>>>
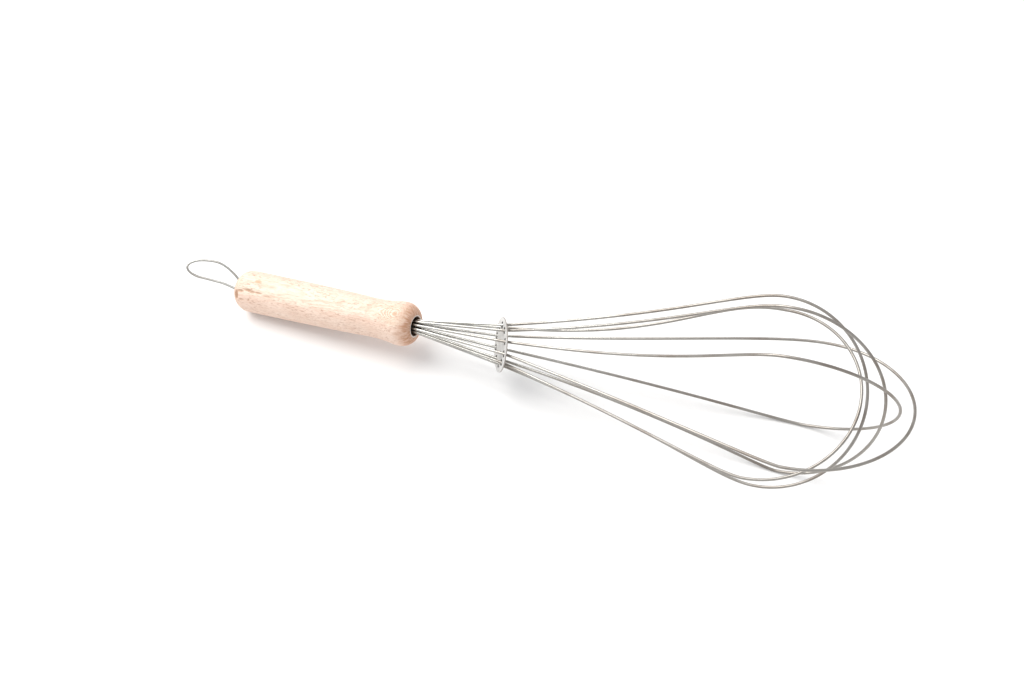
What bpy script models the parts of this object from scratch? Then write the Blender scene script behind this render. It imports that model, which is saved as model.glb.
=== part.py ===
"""Balloon whisk: five steel wire loops, a loose spacer disc and a turned beech handle.

Every piece hangs from one empty at the handle's mouth. The empty's X axis runs along the whisk towards
the tips of the loops, and its rotation lays the whisk on a table the way it comes to rest: on the rear
of the handle and on two of its loops. Tables of sizes are in millimetres, and MM turns them into metres.
"""

import math

import bmesh
import bpy
from mathutils import Matrix, Vector

MM = 0.001

# Rest: the whisk is rolled about its own axis, pitched up towards the tips and stood on the ground.
REST_ROLL = math.radians(35.9)
REST_PITCH = math.radians(5.53)
MOUTH_PLACE = (-51.98 * MM, -3.42 * MM, 24.085 * MM)

# Handle: depth below the mouth and radius, in mm, from the crest of the collar back to the tail.
GRIP_STATIONS = (
    (8.5, 13.15),
    (18, 12.05),
    (28, 11.6),
    (42, 12.05),
    (62, 12.45),
    (85, 12.75),
    (117, 12.9),
)
HANDLE_LENGTH = 125.5 * MM
TAIL_ROUND = 8.5 * MM  # edge radius round the butt face
MOUTH_RADIUS = 5.85 * MM
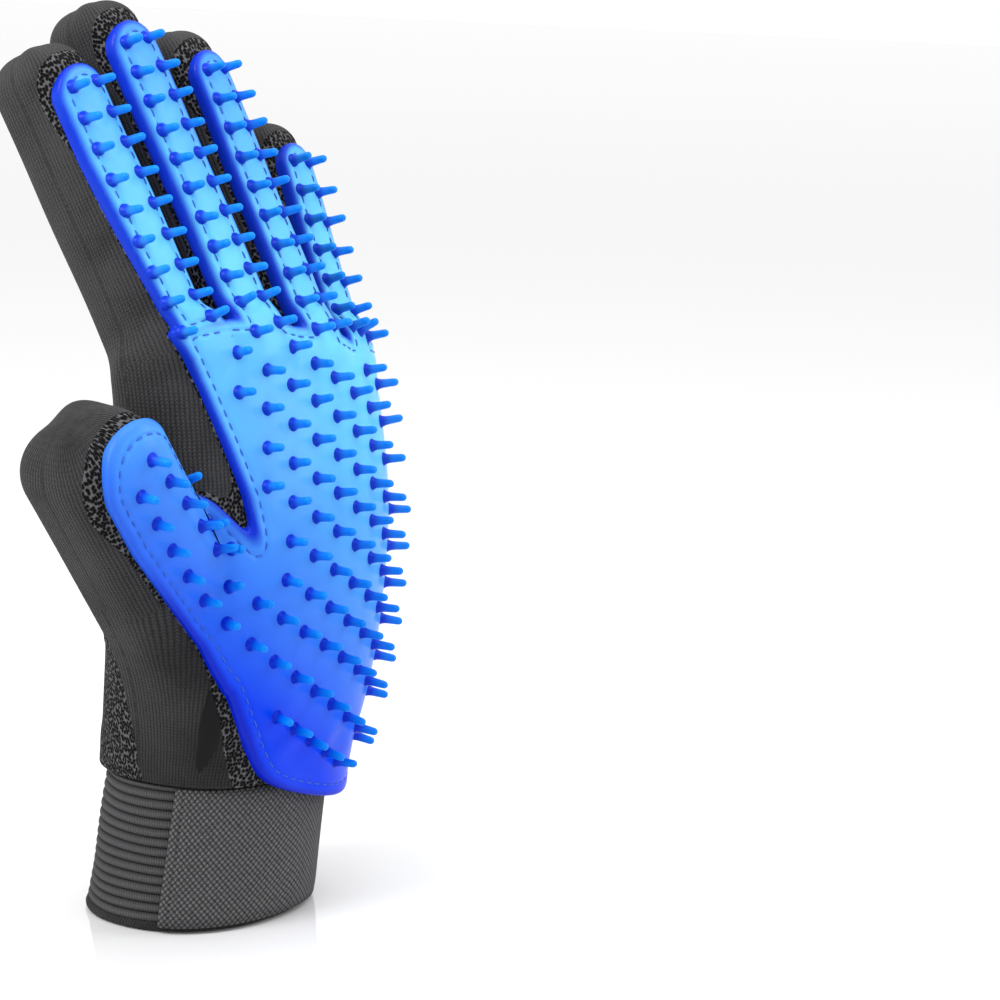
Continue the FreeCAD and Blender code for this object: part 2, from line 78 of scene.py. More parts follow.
# ---- driving values: millimetres in the glove's own frame, rim at z = 0, palm to -Y, thumb to -X ----
STEP = 0.72   # spacing of the sampling lattice for cloth and rubber
LEAN = math.radians(26.0)
SL, CL = math.sin(LEAN), math.cos(LEAN)
PAD = 2.4                       # thickness of the moulding
RIM = 1.15                      # rounding of the moulding's edge
STITCH_IN = 3.3                 # stitch line inside the moulding's edge
CUFF_TOP = 39.6
CUFF_SQUARE = 2.15
SPLIT = 134.0                   # where the fingers' own pieces start, along the lean
THUMB_FREE = 29.0               # where the thumb stands clear of the hand, along the thumb
# sections of the hand: height, centre x and y, half width, depth to the palm and depth to the back
HAND = [(24, 2.0, -1.0, 35.0, 30.0, 29.0), (38, 3.0, -1.6, 34.0, 29.8, 28.6),
        (52, 3.0, -4.5, 38.0, 29.0, 27.5), (75, 3.5, -8.0, 43.0, 27.0, 26.0),
        (105, 4.5, -9.5, 46.0, 25.0, 23.0), (135, 4.0, -8.0, 47.0, 22.0, 17.5),
        (160, 3.0, -4.5, 46.5, 19.0, 12.0), (184, 2.0, 2.0, 46.0, 17.0, 9.0)]
# base point, fan and roll in degrees, length, half width and depth, lean, centre and half width of its strip of
# moulding, rows of tips, where its two pieces meet, the middle joint, and the bare cloth beyond the strip
Digit = namedtuple("Digit", "base fan roll length width depth lean strip strip_half rows cut middle bare")
DIGITS = {
    "index": ((-29.8, -4.0, 160.0), -6.5, -6.0, 80.0, 10.0, 12.4, LEAN, 0.5, 9.4, 9, 20.0, 36.0, 9.0),
    "middle": ((-7.3, -10.0, 159.0), -6.5, -3.0, 94.0, 9.9, 12.0, LEAN, -1.0, 8.3, 11, 22.0, 40.0, 9.5),
    "ring": ((14.0, -11.5, 157.0), -4.0, 3.0, 87.0, 10.0, 11.5, LEAN, -0.2, 7.8, 10, 21.0, 38.0, 9.5),
    "little": ((35.2, -7.0, 152.0), 6.0, 6.0, 65.0, 9.4, 10.5, LEAN, 0.0, 7.3, 7, 17.0, 30.0, 10.0),
    "thumb": ((-25.2, -13.5, 77.3), -36.0, -8.0, 82.0, 16.4, 14.8, 0.0, 4.6, 14.2, 7, 51.0, 58.0, 5.0),
}
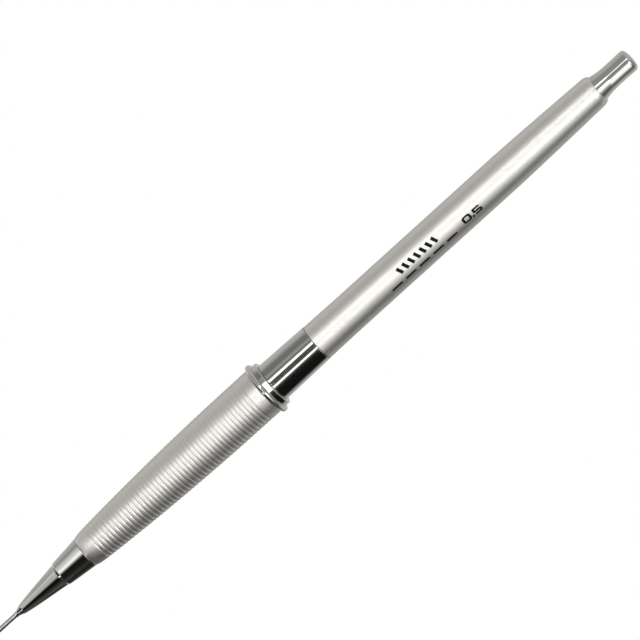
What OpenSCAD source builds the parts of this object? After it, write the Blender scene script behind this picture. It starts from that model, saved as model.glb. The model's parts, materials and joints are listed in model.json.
<<<
Objective → Take the listing above and set it down exactly.

The response →
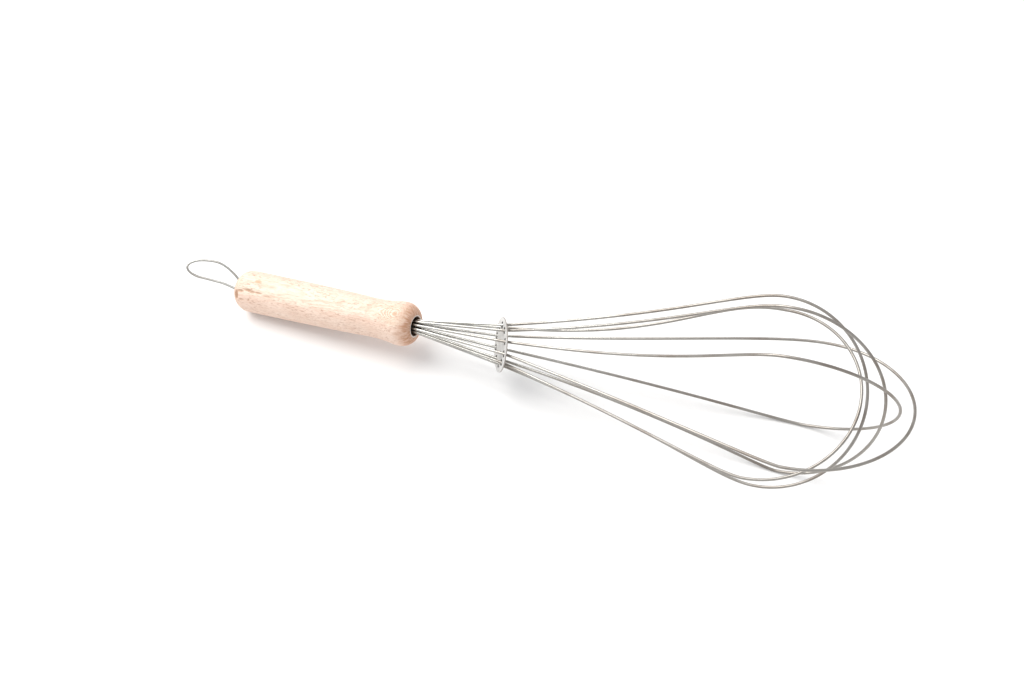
What bpy script models the parts of this object from scratch? Then write the Blender scene script behind this render. It imports that model, which is saved as model.glb.
=== part.py ===
"""Balloon whisk: five steel wire loops, a loose spacer disc and a turned beech handle.

Every piece hangs from one empty at the handle's mouth. The empty's X axis runs along the whisk towards
the tips of the loops, and its rotation lays the whisk on a table the way it comes to rest: on the rear
of the handle and on two of its loops. Tables of sizes are in millimetres, and MM turns them into metres.
"""

import math

import bmesh
import bpy
from mathutils import Matrix, Vector

MM = 0.001

# Rest: the whisk is rolled about its own axis, pitched up towards the tips and stood on the ground.
REST_ROLL = math.radians(35.9)
REST_PITCH = math.radians(5.53)
MOUTH_PLACE = (-51.98 * MM, -3.42 * MM, 24.085 * MM)

# Handle: depth below the mouth and radius, in mm, from the crest of the collar back to the tail.
GRIP_STATIONS = (
    (8.5, 13.15),
    (18, 12.05),
    (28, 11.6),
    (42, 12.05),
    (62, 12.45),
    (85, 12.75),
    (117, 12.9),
)
HANDLE_LENGTH = 125.5 * MM
TAIL_ROUND = 8.5 * MM  # edge radius round the butt face
MOUTH_RADIUS = 5.85 * MM
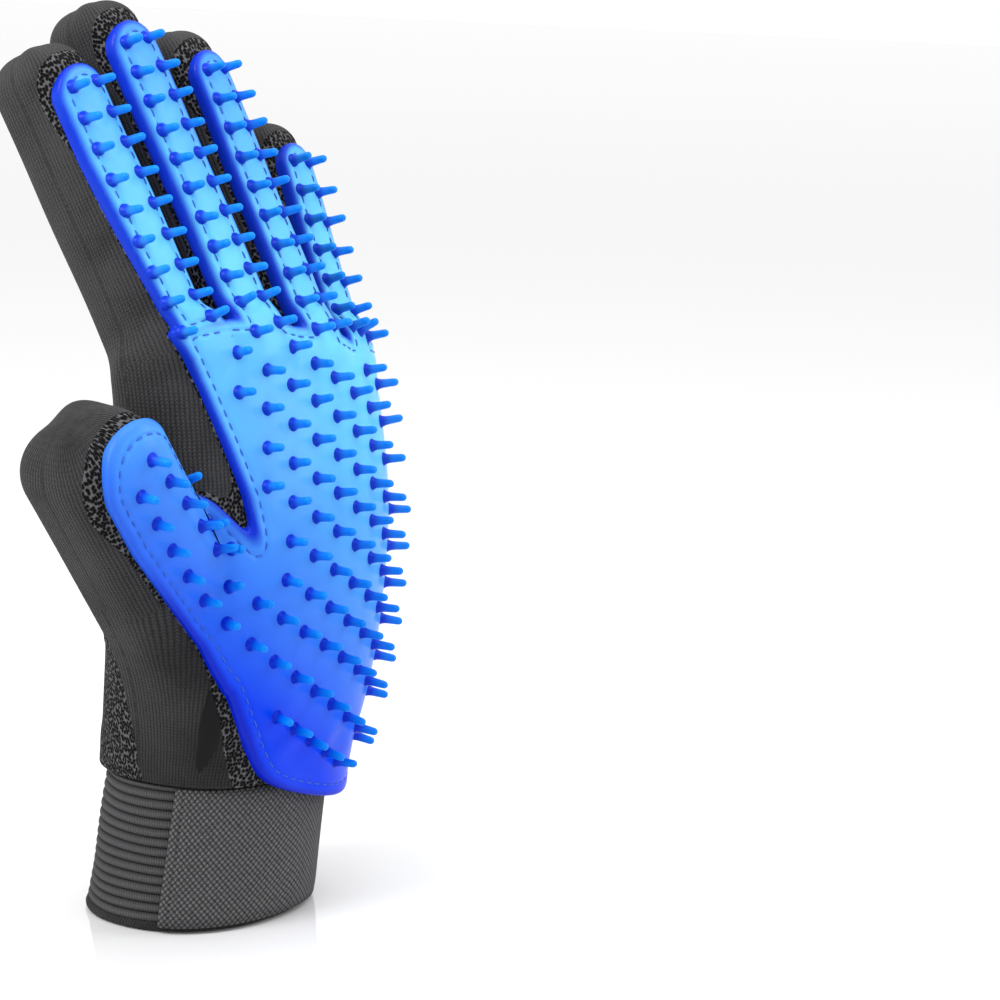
Continue the FreeCAD and Blender code for this object: part 2, from line 78 of scene.py. More parts follow.
# ---- driving values: millimetres in the glove's own frame, rim at z = 0, palm to -Y, thumb to -X ----
STEP = 0.72   # spacing of the sampling lattice for cloth and rubber
LEAN = math.radians(26.0)
SL, CL = math.sin(LEAN), math.cos(LEAN)
PAD = 2.4                       # thickness of the moulding
RIM = 1.15                      # rounding of the moulding's edge
STITCH_IN = 3.3                 # stitch line inside the moulding's edge
CUFF_TOP = 39.6
CUFF_SQUARE = 2.15
SPLIT = 134.0                   # where the fingers' own pieces start, along the lean
THUMB_FREE = 29.0               # where the thumb stands clear of the hand, along the thumb
# sections of the hand: height, centre x and y, half width, depth to the palm and depth to the back
HAND = [(24, 2.0, -1.0, 35.0, 30.0, 29.0), (38, 3.0, -1.6, 34.0, 29.8, 28.6),
        (52, 3.0, -4.5, 38.0, 29.0, 27.5), (75, 3.5, -8.0, 43.0, 27.0, 26.0),
        (105, 4.5, -9.5, 46.0, 25.0, 23.0), (135, 4.0, -8.0, 47.0, 22.0, 17.5),
        (160, 3.0, -4.5, 46.5, 19.0, 12.0), (184, 2.0, 2.0, 46.0, 17.0, 9.0)]
# base point, fan and roll in degrees, length, half width and depth, lean, centre and half width of its strip of
# moulding, rows of tips, where its two pieces meet, the middle joint, and the bare cloth beyond the strip
Digit = namedtuple("Digit", "base fan roll length width depth lean strip strip_half rows cut middle bare")
DIGITS = {
    "index": ((-29.8, -4.0, 160.0), -6.5, -6.0, 80.0, 10.0, 12.4, LEAN, 0.5, 9.4, 9, 20.0, 36.0, 9.0),
    "middle": ((-7.3, -10.0, 159.0), -6.5, -3.0, 94.0, 9.9, 12.0, LEAN, -1.0, 8.3, 11, 22.0, 40.0, 9.5),
    "ring": ((14.0, -11.5, 157.0), -4.0, 3.0, 87.0, 10.0, 11.5, LEAN, -0.2, 7.8, 10, 21.0, 38.0, 9.5),
    "little": ((35.2, -7.0, 152.0), 6.0, 6.0, 65.0, 9.4, 10.5, LEAN, 0.0, 7.3, 7, 17.0, 30.0, 10.0),
    "thumb": ((-25.2, -13.5, 77.3), -36.0, -8.0, 82.0, 16.4, 14.8, 0.0, 4.6, 14.2, 7, 51.0, 58.0, 5.0),
}
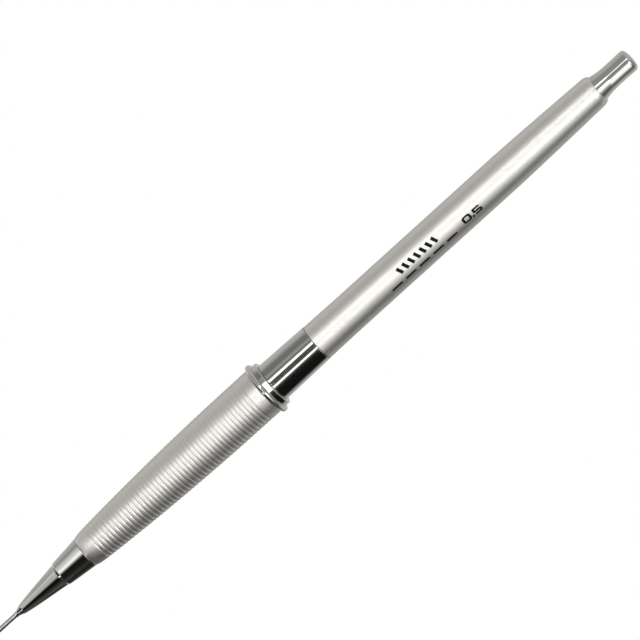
What OpenSCAD source builds the parts of this object? After it, write the Blender scene script behind this picture. It starts from that model, saved as model.glb. The model's parts, materials and joints are listed in model.json.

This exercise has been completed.